I dropped like a stone. Down into the chasm. The bottom of the pit. Dark. Hopeless. No glimmer of light. Optimism: pestle-ground to dust.
It was around 4pm a few Wednesdays ago. No rhyme, no reason. I had one group call and 2 x one to one coaching calls that evening. Great timing! While it didn’t cross my mind to cancel, I knew my ‘A-game’ would be nowhere near. ‘A-game!’ – as if I ever had it! I was a D-minus at everything in life. That’s the best grade I can be, down in the treacle-thick-molasses pit.
I looked at my next day’s schedule: 7 coaching sessions. Oops. More D-minus stuff for them, the poor souls! I knew I could shroud it. 99% of the time no one noticed before, so they wouldn’t again. I knew though. Damn. That felt worse. I was fake as well as rubbish.
Somehow I faked and rubbished through the evening. I slept badly. I woke up worse. I fumbled through Thursday. Dark. Hopeless... all that again. Eternal darkness. Eternal hopeless. Eternity in one day.
I knew enough not to poke around in there.

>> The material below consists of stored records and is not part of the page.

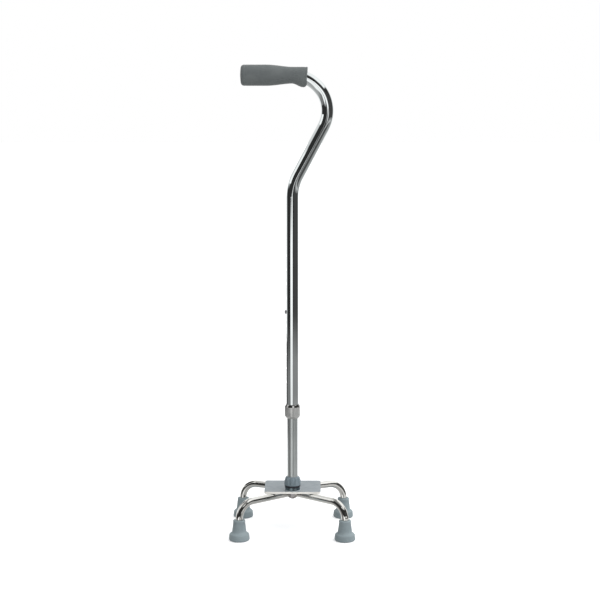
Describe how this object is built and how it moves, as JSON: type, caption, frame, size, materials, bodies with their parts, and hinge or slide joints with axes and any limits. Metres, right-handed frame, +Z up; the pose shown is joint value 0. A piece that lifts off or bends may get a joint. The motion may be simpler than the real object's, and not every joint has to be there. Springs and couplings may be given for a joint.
{
  "type": "quad walking cane",
  "caption": "Swan-neck walking cane: moulded grip, telescoping shaft with snap button and lock nuts, and a low swivelling base on bent legs with rubber tips.",
  "frame": {"origin": "on the floor, at the centre of the four feet", "axes": "+Z up along the shaft, grip pointing to -X, the shaft nearer the -Y feet"},
  "size_m": [0.2248, 0.1798, 0.8365],
  "materials": {
    "grip": "moulded, satin",
    "inner_plastic": "moulded",
    "chrome_tube": "bright, polished",
    "ferrule": "turned",
    "collet": "moulded",
    "upper_nut": "satin, finely ribbed",
    "lower_tube": "bright, polished",
    "spring_steel": "plain",
    "button": "polished",
    "inner_metal": "turned",
    "hardware": "zinc plated",
    "base_nut": "moulded, satin",
    "seal": "moulded, matt",
    "socket": "turned",
    "plate_paint": "satin grey-blue paint",
    "weld": "welded",
    "chrome_rod": "bright, polished",
    "tip_rubber": "moulded, matt"
  },
  "bodies": {
    "base": {"base_plate": "plate_paint", "base_socket": "socket", "dust_ring": "seal", "thrust_washer": "inner_plastic", "weld_beads": "weld", "front_leg_rod": "chrome_rod", "rear_leg_rod": "chrome_rod", "front_left_tip": "tip_rubber", "front_right_tip": "tip_rubber", "rear_left_tip": "tip_rubber", "rear_right_tip": "tip_rubber", "tip_washers": "hardware"},
    "lower_shaft": {"lower_tube": "lower_tube", "glide_bush": "inner_plastic", "snap_spring": "spring_steel", "tube_plug": "inner_metal", "pivot_stud": "hardware", "pivot_washer": "hardware", "pivot_cap_nut": "hardware"},
    "snap_button_body": {"snap_button": "button"},
    "upper_shaft": {"upper_tube": "chrome_tube", "upper_ferrule": "ferrule", "handle_grip": "grip", "handle_end_plug": "inner_plastic"},
    "upper_collet_body": {"upper_collet": "collet"},
    "upper_nut_body": {"upper_lock_nut": "upper_nut"},
    "base_collet_body": {"base_collet": "collet"},
    "base_nut_body": {"base_nut": "base_nut"}
  },
  "joints": [
    {"name": "base_swivel", "type": "hinge", "parent": "base", "child": "lower_shaft", "pos_m": [0, -0.0156, 0.1], "axis": [0, 0, 1], "continuous": true},
    {"name": "height_adjust", "type": "slide", "parent": "lower_shaft", "child": "upper_shaft", "axis": [0, 0, 1], "range_m": [-0.1016, 0.127], "deforming": ["snap_button", "snap_spring"]},
    {"name": "button_press", "type": "slide", "parent": "lower_shaft", "child": "snap_button_body", "axis": [1, 0, 0], "range_m": [0, 0.0047], "stiffness_N_per_m": 1500, "deforming": ["snap_spring"]},
    {"name": "upper_collet_slide", "type": "slide", "parent": "upper_shaft", "child": "upper_collet_body", "axis": [0, 0, 1], "range_m": [-0.003, 0]},
    {"name": "upper_nut_turn", "type": "hinge", "parent": "upper_collet_body", "child": "upper_nut_body", "pos_m": [0, -0.0156, 0.22], "axis": [0, 0, 1], "range_deg": [-720, 0]},
    {"name": "base_collet_slide", "type": "slide", "parent": "base", "child": "base_collet_body", "axis": [0, 0, 1], "range_m": [0, 0.003]},
    {"name": "base_nut_turn", "type": "hinge", "parent": "base_collet_body", "child": "base_nut_body", "pos_m": [0, -0.0156, 0.09], "axis": [0, 0, 1], "range_deg": [0, 720]}
  ],
  "couplings": [
    {"joint": "upper_collet_slide", "follows": "upper_nut_turn", "m_per_rad": 0.00023873},
    {"joint": "base_collet_slide", "follows": "base_nut_turn", "m_per_rad": 0.00023873}
  ]
}
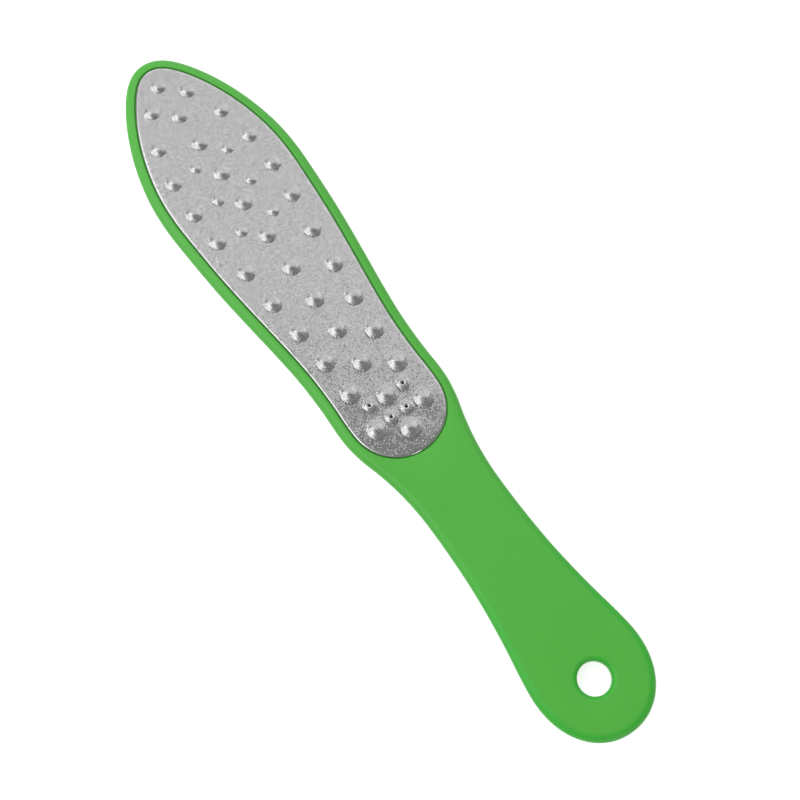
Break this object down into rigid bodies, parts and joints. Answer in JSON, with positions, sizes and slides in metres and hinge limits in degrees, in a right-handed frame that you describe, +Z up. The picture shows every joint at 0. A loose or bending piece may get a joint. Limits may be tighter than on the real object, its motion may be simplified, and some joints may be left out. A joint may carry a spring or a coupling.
{
  "type": "foot file",
  "caption": "Double-sided paddle foot file: green moulded handle with a hanging hole, a domed and etched steel rasp plate on one face and a flat fine plate on the other.",
  "frame": {"origin": "on the plane of the fine plate's face, under the middle of the outline's length and width", "axes": "+Y along the file towards the tip of the head, +Z up through the domes of the rasp plate, X across the head"},
  "size_m": [0.05, 0.26, 0.0068],
  "materials": {
    "handle_plastic": "green ABS with a soft-touch matt finish",
    "etched_steel": "stainless sheet, photo-etched with fine teeth",
    "adhesive": "dark grey acrylic foam pad"
  },
  "bodies": {
    "root": {"handle": "handle_plastic", "rasp_plate": "etched_steel", "rasp_adhesive": "adhesive", "fine_plate": "etched_steel", "fine_adhesive": "adhesive"}
  },
  "joints": []
}
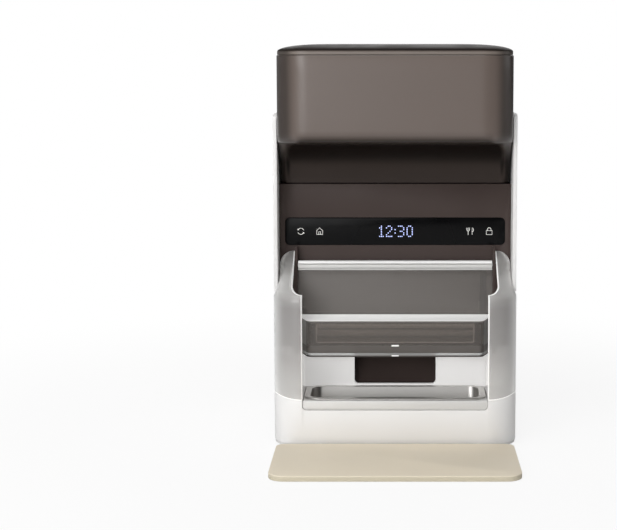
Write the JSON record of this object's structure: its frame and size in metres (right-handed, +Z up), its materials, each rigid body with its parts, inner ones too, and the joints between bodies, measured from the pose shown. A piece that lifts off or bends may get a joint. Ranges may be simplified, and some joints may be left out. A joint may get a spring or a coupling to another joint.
{
  "type": "microchip pet feeder",
  "caption": "Automatic dry-food pet feeder with a tag reader: hopper, portion rotor and chute, steel bowl behind a smoked visor that slides down to close it, clear side hood, floor mat.",
  "frame": {"origin": "on the floor, under the middle of the whole footprint of body and mat", "axes": "+Z up, -Y to the front where the bowl and mat are, +X to the right seen from behind the camera at the front"},
  "size_m": [0.2092, 0.31, 0.3435],
  "materials": {
    "white_plastic": "satin",
    "brown_plastic": "satin",
    "dark_plastic": "satin",
    "black_window": "polished",
    "clear_hood": "frosted clear",
    "smoked_visor": "tinted clear",
    "clear_seal": "soft clear",
    "bowl_steel": "brushed",
    "beige_mat": "matte",
    "black_rubber": "matte",
    "seal_rubber": "matte",
    "screw_steel": "turned",
    "shaft_steel": "ground",
    "chassis_grey": "moulded",
    "drive_plastic": "moulded",
    "gear_plastic": "moulded",
    "motor_case": "drawn",
    "gearbox_case": "moulded",
    "circuit_board": "solder mask",
    "ribbon": "flexible",
    "antenna_board": "copper on board",
    "cell_case": "printed sleeve",
    "contact_metal": "plated",
    "speaker_case": "moulded",
    "desiccant": "paper pouch"
  },
  "bodies": {
    "housing": {"base_shell": "white_plastic", "bottom_cover": "white_plastic", "rubber_feet": "black_rubber", "base_screws": "screw_steel", "bay_back_wall": "white_plastic", "chute_duct": "dark_plastic", "chute_sensors": "circuit_board", "side_shell_left": "white_plastic", "side_shell_right": "white_plastic", "rear_cover": "white_plastic", "rear_screws": "screw_steel", "electronics_housing": "dark_plastic", "display_window": "black_window", "display_board": "circuit_board", "reader_bar_cover": "dark_plastic", "reader_antenna": "antenna_board", "hood_left": "clear_hood", "hood_right": "clear_hood", "guide_rail_left": "dark_plastic", "guide_rail_right": "dark_plastic", "visor_gearbox": "gearbox_case", "visor_motor": "motor_case", "chassis_frame": "chassis_grey", "chassis_screws": "screw_steel", "rotor_chamber": "drive_plastic", "chamber_lid": "drive_plastic", "outlet_seal": "seal_rubber", "feed_motor": "motor_case", "main_board": "circuit_board", "ribbon_cable": "ribbon", "speaker": "speaker_case", "battery_box": "dark_plastic", "battery_cells": "cell_case", "cell_contacts": "contact_metal", "power_inlet": "gearbox_case", "button_board": "circuit_board"},
    "visor_carriage": {"visor": "smoked_visor", "visor_top_bar": "white_plastic", "visor_seal": "clear_seal", "visor_rack": "drive_plastic"},
    "visor_pinion": {"visor_pinion": "gear_plastic"},
    "rotor": {"portion_rotor": "drive_plastic", "rotor_shaft": "shaft_steel", "agitator": "drive_plastic", "rotor_gear": "gear_plastic"},
    "feed_pinion": {"feed_pinion": "gear_plastic"},
    "hopper": {"hopper_tank": "brown_plastic"},
    "lid": {"hopper_lid": "brown_plastic", "lid_seal": "seal_rubber", "desiccant_box": "white_plastic", "desiccant_pack": "desiccant"},
    "desiccant_cover": {"desiccant_cover": "white_plastic"},
    "bowl_tray": {"bowl_tray": "white_plastic"},
    "bowl": {"bowl": "bowl_steel"},
    "mat": {"mat": "beige_mat"},
    "battery_door": {"battery_door": "white_plastic", "door_contacts": "contact_metal"},
    "reset_button": {"reset_button": "dark_plastic"}
  },
  "joints": [
    {"name": "visor_slide", "type": "slide", "parent": "housing", "child": "visor_carriage", "axis": [0, 0, 1], "range_m": [-0.0344, 0.0115]},
    {"name": "visor_pinion_spin", "type": "hinge", "parent": "housing", "child": "visor_pinion", "pos_m": [0.077, 0.00526, 0.11], "axis": [1, 0, 0], "range_deg": [-93, 275]},
    {"name": "rotor_spin", "type": "hinge", "parent": "housing", "child": "rotor", "pos_m": [0, 0.078, 0.15], "axis": [0, 0, 1], "continuous": true},
    {"name": "feed_pinion_spin", "type": "hinge", "parent": "housing", "child": "feed_pinion", "pos_m": [0, 0.1051, 0.139], "axis": [0, 0, 1], "continuous": true},
    {"name": "hopper_lift", "type": "slide", "parent": "housing", "child": "hopper", "axis": [0, 0, 1], "range_m": [0, 0.065]},
    {"name": "lid_lift", "type": "slide", "parent": "hopper", "child": "lid", "axis": [0, 0, 1], "range_m": [0, 0.03]},
    {"name": "desiccant_cover_pull", "type": "slide", "parent": "lid", "child": "desiccant_cover", "axis": [0, 0, -1], "range_m": [0, 0.012]},
    {"name": "bowl_tray_lift", "type": "slide", "parent": "housing", "child": "bowl_tray", "axis": [0, 0, 1], "range_m": [0, 0.012]},
    {"name": "bowl_lift", "type": "slide", "parent": "bowl_tray", "child": "bowl", "axis": [0, 0, 1], "range_m": [0, 0.022]},
    {"name": "mat_slide", "type": "slide", "parent": "housing", "child": "mat", "axis": [0, -1, 0], "range_m": [0, 0.02]},
    {"name": "battery_door_pull", "type": "slide", "parent": "housing", "child": "battery_door", "axis": [0, 1, 0], "range_m": [0, 0.012]},
    {"name": "reset_press", "type": "slide", "parent": "housing", "child": "reset_button", "axis": [0, -1, 0], "range_m": [0, 0.0012], "stiffness_N_per_m": 300}
  ],
  "couplings": [
    {"joint": "visor_pinion_spin", "follows": "visor_slide", "rad_per_m": -138.89},
    {"joint": "feed_pinion_spin", "follows": "rotor_spin", "ratio": -2}
  ]
}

Not to take a dagger to look for a reason to pin it on. I was tempted though. I would have found myself if I’d poked around long enough. The only reason I ever found to pin it on in the past was me. The familiar index finger of blame, right back at yours truly.
The client sessions brought some respite from the worst of it. A buzzing fridge of doom instead of incessant drumming. I did as well as I could. ‘As well as I could’ wasn’t good enough for me down there. The mood-pit cloaks everything. Nothing is simple. Possible is suffocated. Able is AWOL.
I wondered how long this spell would go on for… I’ve had depressive episodes that last months, even years. I could not and did not predict how long I’d have to endure this one, I knew that was futile. “Walk on my boy, it’s all you can do,” I said, as I grandfathered myself walking upstairs to bed that Thursday night.
On Friday, I woke up full of the joys of spring. The light was back. No clouds. No sticky. No more pit. Welcome back simplicity, possibility, and openness. What a bounce-back! I counted the hours… a 40-hour depression. Lucky boy! And grateful for it too. I knew I could never be immune from the human condition. Having feelings I don’t like. Having thoughts about me, other people, and life in general that I don’t like. Having moods that I don’t like. As a human, those come with the territory as much as opposable thumbs.
I was back on casters, gliding through the day. Smooth. Effortless. Clear. Radiant. Peaceful. I heard the simplicity behind all the complexity of what my clients were saying. I was back to surprising myself with the words I said – because they weren’t coming from my brain. They were from that mysterious deeper place that I can hear when the buzzing fridge in my mind isn’t what I’m listening to. Up here, it’s all different. And I did nothing to make it happen. I know that if I had tried, I’d have been using a shovel while already in a hole.
Fast forward to a different, more recent Wednesday.
Maddie was in session 5 of a series of 8. That day, we went deeper. She said things she told me she’d never said out loud before – even to herself – from the sheer embarrassment of it.
“I know everyone else is fine, perfect even. Not me, oh no!” she said. “They can have all the feelings, thoughts, messes and eff-ups they want, and I know they’re still fine. I love them just the same. With me, I can’t feel some things, because they make me wrong. Wrong to my core. It’s mad, I know, but I have to confess, I have spent my entire life controlling what I think, what I feel, what I do and it’s worn me out” she said and her eyes filled before Maddie threw her head back.
She’d said something similar to me the first time we met on Zoom 2 months earlier. This time it felt more raw, more real with more of her soul out on show.
Her head came back slowly and she looked at me on her screen. There was no screen, we were in the same room, 30 miles apart. We sat in silence for a minute, maybe 2.
“What’s the opposite of what you’ve been doing?” I said. It was another string of words I heard at the same time as Maddie. It was not a conscious question. And once I’d heard it, I almost disliked it enough to say something else instead. I bit my lip and stayed curious about where this surprising question would go for her.
More silence.
“Allowing,” she said, with a gentle nod.
We allowed silence again. There was more for this clear feeling in her to express, in its own time.
“That feels so freeing,” Maddie said as her shoulders collapsed from her ears. A long sigh followed then more silence. And a smile.
We chatted a little more and arranged the date and time for our next session. We said our thanks, our goodbyes and ended the call.
As the Zoom room closed, the word ‘allowing’ echoed in my mind. Allowing. All of me. In the entire range of human experience. Including low moods, depression, frustration, insecurities…. the works. If anything, that’s what helped the 40 hours not be as desperate as it could have felt. Or not make it last longer. Or not made me do anything I’d regret later while I was in it. Or maybe it was knowing that allowing lets nature take its course.. when it comes to moods: what goes down must come up.